[Task directions]:
Scan the records and identify every line in which the string "that" occurs, then return those lines.

[Object data in JSON]
──────

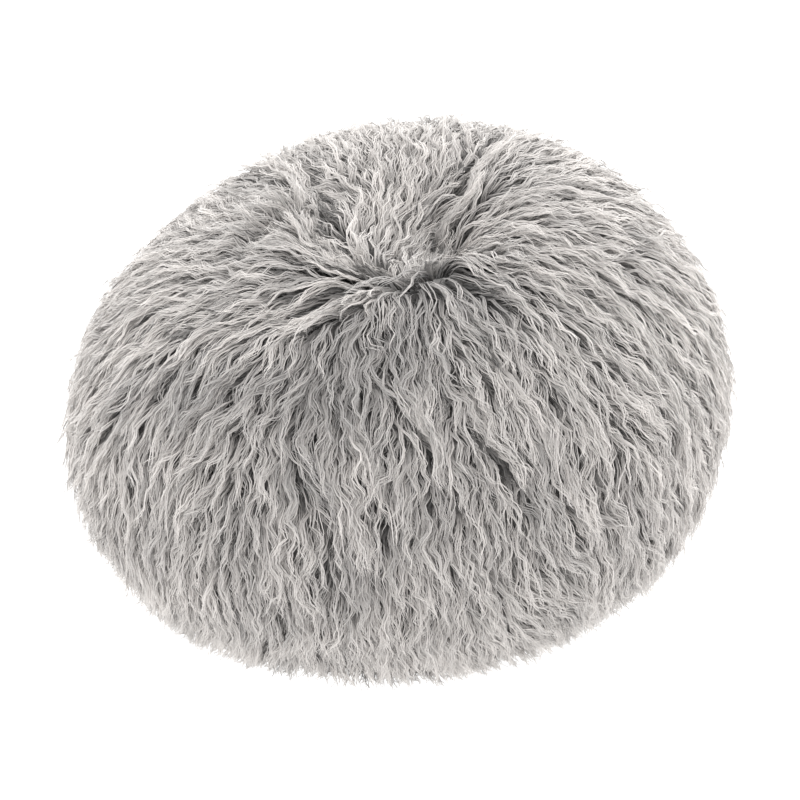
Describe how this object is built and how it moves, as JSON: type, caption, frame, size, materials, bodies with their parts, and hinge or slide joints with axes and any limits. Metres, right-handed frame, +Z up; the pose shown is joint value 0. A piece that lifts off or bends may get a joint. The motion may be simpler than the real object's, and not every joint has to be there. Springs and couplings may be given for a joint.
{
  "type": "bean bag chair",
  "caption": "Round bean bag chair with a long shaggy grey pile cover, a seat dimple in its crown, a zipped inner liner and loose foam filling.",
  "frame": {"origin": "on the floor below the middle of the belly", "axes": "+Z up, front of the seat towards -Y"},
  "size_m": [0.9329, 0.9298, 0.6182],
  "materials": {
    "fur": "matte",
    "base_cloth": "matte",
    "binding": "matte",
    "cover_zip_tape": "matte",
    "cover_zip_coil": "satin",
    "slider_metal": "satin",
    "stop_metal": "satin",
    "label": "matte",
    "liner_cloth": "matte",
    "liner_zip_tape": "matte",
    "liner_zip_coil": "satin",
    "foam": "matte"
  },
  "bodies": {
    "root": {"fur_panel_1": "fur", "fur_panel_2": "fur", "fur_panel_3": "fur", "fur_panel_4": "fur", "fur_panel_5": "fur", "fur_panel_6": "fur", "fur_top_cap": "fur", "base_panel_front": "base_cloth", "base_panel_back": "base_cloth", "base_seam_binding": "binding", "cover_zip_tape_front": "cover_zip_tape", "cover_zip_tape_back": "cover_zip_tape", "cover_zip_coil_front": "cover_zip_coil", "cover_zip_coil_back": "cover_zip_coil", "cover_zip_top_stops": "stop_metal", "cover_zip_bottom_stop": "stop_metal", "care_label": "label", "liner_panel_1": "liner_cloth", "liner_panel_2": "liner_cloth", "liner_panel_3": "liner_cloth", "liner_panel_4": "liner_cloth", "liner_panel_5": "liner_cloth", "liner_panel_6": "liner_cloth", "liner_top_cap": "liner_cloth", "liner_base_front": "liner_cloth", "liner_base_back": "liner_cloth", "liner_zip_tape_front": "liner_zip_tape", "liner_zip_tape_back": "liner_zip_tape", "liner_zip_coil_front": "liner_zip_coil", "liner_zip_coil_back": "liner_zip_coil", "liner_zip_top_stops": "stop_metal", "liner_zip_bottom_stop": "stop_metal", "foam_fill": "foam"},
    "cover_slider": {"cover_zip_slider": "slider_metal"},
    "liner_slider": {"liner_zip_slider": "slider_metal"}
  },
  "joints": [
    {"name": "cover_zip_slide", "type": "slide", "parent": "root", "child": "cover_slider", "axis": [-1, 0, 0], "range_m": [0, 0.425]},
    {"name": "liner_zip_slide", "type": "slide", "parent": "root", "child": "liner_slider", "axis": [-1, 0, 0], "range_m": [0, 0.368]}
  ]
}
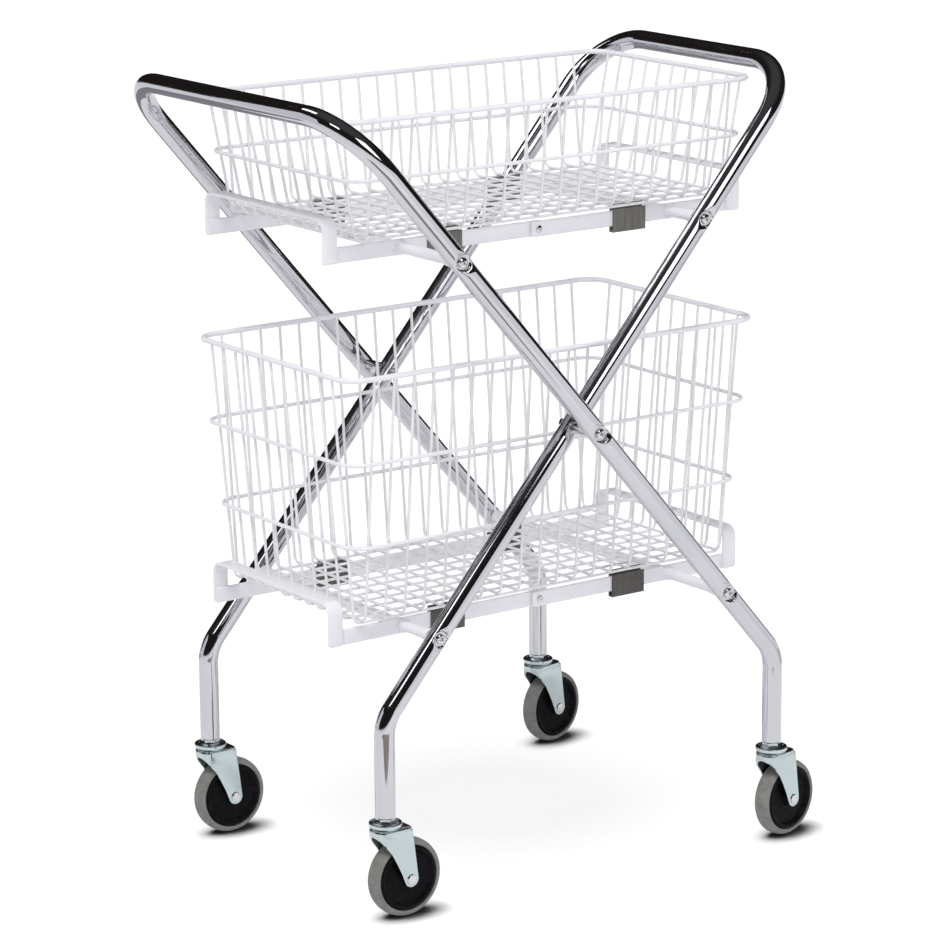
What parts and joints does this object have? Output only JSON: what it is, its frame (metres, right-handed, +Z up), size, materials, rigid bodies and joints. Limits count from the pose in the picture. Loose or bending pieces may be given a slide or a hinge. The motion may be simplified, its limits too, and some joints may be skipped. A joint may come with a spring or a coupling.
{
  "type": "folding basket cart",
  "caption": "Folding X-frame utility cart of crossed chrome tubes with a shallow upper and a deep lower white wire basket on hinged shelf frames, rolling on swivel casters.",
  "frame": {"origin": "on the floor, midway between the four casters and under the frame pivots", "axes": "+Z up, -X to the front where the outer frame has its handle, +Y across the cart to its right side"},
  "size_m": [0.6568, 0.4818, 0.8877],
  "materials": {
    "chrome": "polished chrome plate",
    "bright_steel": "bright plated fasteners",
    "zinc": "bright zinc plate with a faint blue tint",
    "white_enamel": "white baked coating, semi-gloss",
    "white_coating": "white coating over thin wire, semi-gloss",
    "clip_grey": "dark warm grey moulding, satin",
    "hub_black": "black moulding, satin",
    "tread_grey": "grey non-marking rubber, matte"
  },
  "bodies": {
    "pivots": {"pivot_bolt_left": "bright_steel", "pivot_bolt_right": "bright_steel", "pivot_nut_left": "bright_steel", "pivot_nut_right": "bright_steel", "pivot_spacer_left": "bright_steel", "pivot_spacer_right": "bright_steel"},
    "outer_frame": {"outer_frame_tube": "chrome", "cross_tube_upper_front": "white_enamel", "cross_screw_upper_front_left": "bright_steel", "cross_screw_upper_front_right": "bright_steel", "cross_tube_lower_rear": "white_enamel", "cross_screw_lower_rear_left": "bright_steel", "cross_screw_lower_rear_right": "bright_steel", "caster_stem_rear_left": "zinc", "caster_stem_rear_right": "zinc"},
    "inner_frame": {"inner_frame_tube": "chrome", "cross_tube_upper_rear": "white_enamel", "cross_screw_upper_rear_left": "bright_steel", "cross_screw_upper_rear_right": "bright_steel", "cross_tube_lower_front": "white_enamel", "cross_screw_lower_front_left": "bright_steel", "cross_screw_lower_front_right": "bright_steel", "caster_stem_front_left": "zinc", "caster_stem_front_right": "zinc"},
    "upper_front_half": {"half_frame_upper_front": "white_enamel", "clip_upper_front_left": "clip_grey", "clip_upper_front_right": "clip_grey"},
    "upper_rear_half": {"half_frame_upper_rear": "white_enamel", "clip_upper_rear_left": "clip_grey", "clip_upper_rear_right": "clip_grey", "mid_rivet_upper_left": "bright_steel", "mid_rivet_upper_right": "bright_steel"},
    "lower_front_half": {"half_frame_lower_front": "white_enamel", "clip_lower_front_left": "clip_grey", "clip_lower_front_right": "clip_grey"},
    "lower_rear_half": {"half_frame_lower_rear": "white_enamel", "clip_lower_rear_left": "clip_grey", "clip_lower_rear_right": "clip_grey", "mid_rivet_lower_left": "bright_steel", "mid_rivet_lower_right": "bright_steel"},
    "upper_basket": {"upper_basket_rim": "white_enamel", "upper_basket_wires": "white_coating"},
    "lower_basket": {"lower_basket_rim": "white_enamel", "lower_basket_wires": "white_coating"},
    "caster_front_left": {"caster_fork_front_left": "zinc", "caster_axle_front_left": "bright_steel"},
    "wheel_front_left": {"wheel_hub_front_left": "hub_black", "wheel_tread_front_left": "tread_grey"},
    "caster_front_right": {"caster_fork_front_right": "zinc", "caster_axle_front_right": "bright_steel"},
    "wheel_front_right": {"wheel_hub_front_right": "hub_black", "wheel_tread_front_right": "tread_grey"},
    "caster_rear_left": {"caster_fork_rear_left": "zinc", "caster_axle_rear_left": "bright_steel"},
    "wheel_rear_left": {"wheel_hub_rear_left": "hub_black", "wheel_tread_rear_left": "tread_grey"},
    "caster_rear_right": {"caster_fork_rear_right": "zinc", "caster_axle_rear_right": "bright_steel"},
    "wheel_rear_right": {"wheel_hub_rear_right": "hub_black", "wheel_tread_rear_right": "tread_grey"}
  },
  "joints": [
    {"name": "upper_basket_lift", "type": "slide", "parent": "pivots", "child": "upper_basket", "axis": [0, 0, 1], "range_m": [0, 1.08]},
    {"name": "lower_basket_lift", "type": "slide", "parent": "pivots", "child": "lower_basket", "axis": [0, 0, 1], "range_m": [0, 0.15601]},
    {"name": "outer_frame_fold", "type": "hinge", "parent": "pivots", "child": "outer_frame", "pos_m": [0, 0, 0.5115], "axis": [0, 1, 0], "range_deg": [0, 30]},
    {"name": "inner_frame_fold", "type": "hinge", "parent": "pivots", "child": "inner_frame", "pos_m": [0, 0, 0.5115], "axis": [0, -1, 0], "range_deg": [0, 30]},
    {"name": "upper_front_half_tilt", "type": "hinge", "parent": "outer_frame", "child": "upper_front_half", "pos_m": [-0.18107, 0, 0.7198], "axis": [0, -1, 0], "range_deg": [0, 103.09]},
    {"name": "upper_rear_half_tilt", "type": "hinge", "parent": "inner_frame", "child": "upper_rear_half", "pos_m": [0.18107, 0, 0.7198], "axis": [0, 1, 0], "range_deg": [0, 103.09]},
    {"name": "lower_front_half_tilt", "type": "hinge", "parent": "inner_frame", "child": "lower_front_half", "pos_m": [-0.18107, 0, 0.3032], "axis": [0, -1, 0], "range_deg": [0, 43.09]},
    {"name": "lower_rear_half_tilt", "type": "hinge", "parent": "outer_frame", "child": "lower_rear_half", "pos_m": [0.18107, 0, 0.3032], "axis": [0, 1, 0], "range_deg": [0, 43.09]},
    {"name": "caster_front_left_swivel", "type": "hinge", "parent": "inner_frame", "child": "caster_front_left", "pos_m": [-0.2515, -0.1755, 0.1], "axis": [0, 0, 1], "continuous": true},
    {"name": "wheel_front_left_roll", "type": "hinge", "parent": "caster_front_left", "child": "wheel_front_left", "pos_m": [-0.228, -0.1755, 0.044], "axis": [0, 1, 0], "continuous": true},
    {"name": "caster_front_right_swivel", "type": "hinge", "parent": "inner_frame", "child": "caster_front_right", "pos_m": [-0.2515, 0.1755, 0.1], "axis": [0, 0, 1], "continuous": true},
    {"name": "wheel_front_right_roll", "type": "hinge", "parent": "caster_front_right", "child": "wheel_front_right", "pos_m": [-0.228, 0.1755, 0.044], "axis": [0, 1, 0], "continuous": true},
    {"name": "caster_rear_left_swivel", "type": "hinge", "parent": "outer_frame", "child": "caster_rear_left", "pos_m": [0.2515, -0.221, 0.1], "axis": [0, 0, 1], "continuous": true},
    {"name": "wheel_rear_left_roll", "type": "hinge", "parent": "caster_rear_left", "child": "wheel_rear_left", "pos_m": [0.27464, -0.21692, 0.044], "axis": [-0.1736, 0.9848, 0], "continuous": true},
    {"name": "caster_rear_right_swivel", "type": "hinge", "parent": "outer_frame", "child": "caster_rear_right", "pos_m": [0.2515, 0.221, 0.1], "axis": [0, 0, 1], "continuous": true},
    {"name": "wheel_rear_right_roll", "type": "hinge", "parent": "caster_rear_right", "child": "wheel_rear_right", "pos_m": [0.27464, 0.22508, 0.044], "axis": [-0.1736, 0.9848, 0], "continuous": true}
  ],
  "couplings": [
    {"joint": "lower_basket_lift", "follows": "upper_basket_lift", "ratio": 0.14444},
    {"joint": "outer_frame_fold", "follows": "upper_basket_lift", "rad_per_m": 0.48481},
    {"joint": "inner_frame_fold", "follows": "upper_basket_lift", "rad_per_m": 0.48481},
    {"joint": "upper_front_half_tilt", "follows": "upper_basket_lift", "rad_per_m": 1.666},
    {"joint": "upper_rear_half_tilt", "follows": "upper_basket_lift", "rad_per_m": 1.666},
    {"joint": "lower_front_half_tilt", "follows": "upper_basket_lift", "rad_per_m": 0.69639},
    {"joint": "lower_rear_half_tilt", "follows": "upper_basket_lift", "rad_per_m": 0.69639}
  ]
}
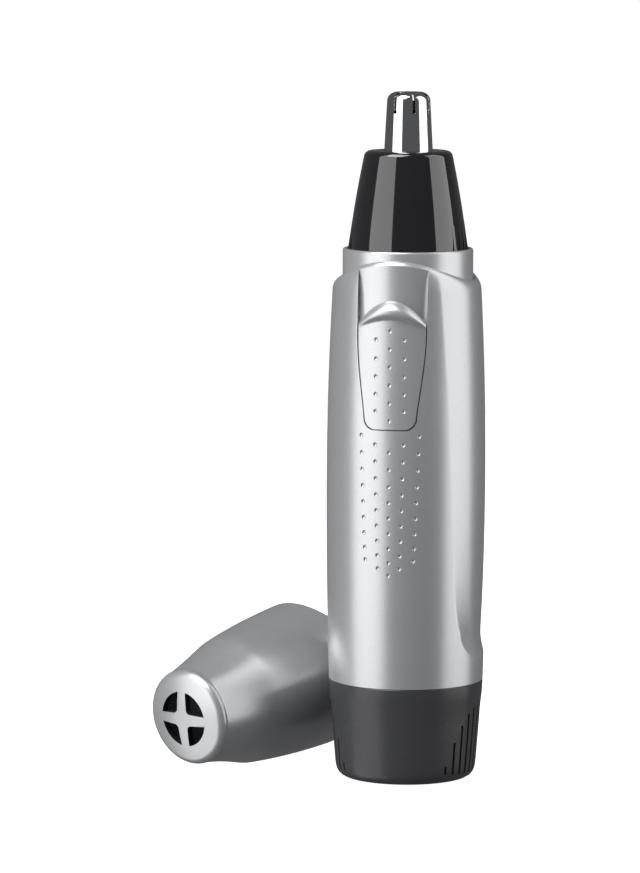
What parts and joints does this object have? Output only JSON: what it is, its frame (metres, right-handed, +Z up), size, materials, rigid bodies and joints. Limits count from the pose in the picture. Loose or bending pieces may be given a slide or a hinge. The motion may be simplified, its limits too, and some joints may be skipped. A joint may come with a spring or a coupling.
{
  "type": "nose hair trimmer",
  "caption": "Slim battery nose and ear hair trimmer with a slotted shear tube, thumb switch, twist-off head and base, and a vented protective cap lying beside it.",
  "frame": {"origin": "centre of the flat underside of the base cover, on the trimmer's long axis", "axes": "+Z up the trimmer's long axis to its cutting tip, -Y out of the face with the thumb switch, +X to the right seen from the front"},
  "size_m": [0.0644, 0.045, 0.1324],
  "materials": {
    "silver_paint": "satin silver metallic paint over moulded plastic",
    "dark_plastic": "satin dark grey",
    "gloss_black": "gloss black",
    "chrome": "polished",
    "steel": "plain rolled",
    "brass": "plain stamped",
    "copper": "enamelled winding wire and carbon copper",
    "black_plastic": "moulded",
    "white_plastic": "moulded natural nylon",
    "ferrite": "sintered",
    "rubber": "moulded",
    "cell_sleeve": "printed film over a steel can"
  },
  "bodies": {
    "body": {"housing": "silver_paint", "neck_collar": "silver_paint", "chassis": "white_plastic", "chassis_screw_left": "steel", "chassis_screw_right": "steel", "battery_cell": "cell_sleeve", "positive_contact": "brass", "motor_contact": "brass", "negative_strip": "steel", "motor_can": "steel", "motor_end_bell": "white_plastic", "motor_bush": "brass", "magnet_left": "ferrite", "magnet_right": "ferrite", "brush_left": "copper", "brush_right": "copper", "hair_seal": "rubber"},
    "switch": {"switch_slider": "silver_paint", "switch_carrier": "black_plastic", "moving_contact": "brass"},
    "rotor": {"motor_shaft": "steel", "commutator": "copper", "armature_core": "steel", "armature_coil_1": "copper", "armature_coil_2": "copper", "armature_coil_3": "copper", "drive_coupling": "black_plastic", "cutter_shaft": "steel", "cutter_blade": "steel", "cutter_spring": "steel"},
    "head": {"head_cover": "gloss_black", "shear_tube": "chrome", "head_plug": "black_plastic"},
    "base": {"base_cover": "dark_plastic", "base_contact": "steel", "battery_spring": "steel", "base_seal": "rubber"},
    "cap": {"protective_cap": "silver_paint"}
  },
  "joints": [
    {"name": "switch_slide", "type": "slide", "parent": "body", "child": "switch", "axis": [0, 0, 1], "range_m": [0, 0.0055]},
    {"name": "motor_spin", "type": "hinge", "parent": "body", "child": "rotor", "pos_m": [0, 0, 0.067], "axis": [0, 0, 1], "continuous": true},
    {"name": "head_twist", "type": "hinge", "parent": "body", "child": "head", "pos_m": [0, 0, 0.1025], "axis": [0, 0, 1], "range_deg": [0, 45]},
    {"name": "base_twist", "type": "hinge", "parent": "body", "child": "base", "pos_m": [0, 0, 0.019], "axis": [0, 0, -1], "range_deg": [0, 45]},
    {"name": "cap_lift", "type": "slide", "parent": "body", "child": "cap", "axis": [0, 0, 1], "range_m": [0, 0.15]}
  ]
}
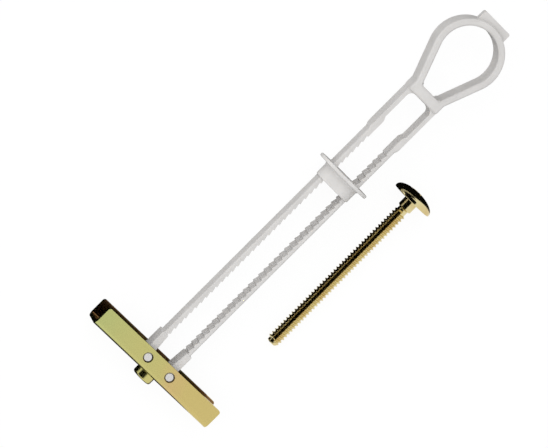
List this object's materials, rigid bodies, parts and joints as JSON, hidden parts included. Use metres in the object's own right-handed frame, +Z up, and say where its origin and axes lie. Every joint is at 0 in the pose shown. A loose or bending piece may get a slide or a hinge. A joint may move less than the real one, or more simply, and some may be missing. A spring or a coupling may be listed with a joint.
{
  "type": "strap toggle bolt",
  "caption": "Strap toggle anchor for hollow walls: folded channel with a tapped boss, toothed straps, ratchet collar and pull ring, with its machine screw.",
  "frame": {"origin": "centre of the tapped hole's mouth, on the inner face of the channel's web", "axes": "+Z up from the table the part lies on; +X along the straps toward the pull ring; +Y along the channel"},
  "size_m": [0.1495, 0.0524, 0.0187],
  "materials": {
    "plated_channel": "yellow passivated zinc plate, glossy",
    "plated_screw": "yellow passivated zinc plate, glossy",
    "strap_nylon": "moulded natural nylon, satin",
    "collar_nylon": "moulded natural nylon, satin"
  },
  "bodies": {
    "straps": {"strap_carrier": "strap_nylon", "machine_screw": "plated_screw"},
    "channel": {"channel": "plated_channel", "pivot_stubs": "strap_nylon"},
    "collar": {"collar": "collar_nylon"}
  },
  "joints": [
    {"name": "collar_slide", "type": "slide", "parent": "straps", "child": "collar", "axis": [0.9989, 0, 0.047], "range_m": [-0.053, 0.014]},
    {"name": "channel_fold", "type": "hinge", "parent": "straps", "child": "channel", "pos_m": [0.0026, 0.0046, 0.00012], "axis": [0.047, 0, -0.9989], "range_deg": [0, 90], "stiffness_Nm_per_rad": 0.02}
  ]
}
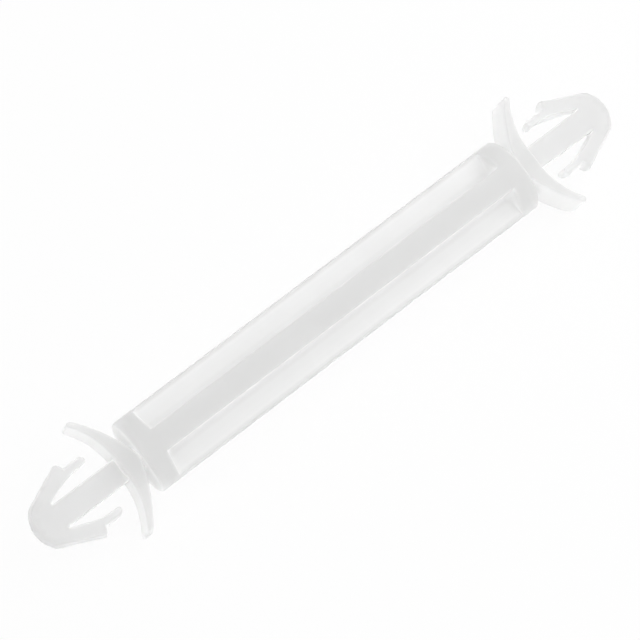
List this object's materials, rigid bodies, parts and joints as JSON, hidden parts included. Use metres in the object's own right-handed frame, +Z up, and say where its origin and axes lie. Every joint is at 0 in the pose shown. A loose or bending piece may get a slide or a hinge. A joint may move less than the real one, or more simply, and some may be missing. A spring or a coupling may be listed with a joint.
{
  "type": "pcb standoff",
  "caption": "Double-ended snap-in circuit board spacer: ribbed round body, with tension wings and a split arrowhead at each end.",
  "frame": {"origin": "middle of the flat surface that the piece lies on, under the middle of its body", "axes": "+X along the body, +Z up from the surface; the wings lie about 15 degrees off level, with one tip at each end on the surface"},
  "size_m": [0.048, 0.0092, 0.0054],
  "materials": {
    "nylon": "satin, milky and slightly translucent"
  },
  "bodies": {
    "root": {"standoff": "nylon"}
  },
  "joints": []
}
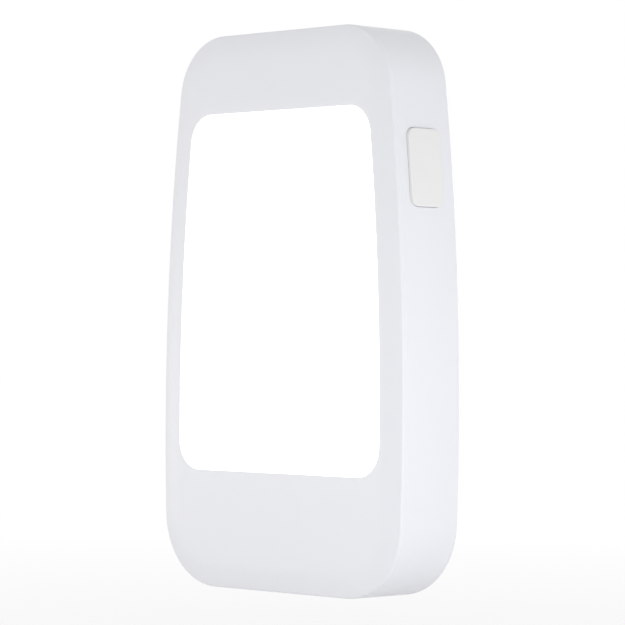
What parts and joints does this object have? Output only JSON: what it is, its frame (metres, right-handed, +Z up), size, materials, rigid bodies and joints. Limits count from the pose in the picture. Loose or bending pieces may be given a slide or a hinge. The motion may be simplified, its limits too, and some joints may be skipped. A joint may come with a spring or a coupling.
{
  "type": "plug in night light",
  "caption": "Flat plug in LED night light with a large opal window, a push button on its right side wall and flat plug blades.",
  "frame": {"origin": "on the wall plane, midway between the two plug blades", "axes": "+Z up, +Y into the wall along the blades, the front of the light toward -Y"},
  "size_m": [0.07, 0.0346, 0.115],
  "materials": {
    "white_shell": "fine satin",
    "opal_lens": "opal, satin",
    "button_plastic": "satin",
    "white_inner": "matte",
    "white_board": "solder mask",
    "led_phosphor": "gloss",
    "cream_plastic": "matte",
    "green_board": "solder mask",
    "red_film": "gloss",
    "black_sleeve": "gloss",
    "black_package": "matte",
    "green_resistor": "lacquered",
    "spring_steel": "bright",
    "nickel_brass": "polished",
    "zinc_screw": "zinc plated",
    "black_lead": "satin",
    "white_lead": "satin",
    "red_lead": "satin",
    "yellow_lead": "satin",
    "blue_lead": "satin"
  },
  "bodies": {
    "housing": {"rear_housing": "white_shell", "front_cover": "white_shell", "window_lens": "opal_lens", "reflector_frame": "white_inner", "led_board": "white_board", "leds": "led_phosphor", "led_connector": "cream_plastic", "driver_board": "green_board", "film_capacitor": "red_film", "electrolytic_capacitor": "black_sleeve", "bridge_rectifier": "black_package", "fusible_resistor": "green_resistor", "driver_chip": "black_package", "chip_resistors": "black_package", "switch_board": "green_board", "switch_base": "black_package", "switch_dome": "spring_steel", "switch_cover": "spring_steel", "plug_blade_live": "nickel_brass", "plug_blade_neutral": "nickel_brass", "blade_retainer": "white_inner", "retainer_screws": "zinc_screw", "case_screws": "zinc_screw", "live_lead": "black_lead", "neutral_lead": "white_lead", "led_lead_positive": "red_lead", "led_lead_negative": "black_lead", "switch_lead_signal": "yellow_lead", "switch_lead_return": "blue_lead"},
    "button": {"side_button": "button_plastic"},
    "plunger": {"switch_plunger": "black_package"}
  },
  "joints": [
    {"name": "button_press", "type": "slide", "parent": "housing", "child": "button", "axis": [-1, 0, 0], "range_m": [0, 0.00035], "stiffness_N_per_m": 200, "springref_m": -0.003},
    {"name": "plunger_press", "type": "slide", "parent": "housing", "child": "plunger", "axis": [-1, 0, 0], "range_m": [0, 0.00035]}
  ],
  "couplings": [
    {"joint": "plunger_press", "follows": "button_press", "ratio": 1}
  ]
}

──────

[Result for this exercise]:
Describe how this object is built and how it moves, as JSON: type, caption, frame, size, materials, bodies with their parts, and hinge or slide joints with axes and any limits. Metres, right-handed frame, +Z up; the pose shown is joint value 0. A piece that lifts off or bends may get a joint. The motion may be simpler than the real object's, and not every joint has to be there. Springs and couplings may be given for a joint.
  "frame": {"origin": "middle of the flat surface that the piece lies on, under the middle of its body", "axes": "+X along the body, +Z up from the surface; the wings lie about 15 degrees off level, with one tip at each end on the surface"},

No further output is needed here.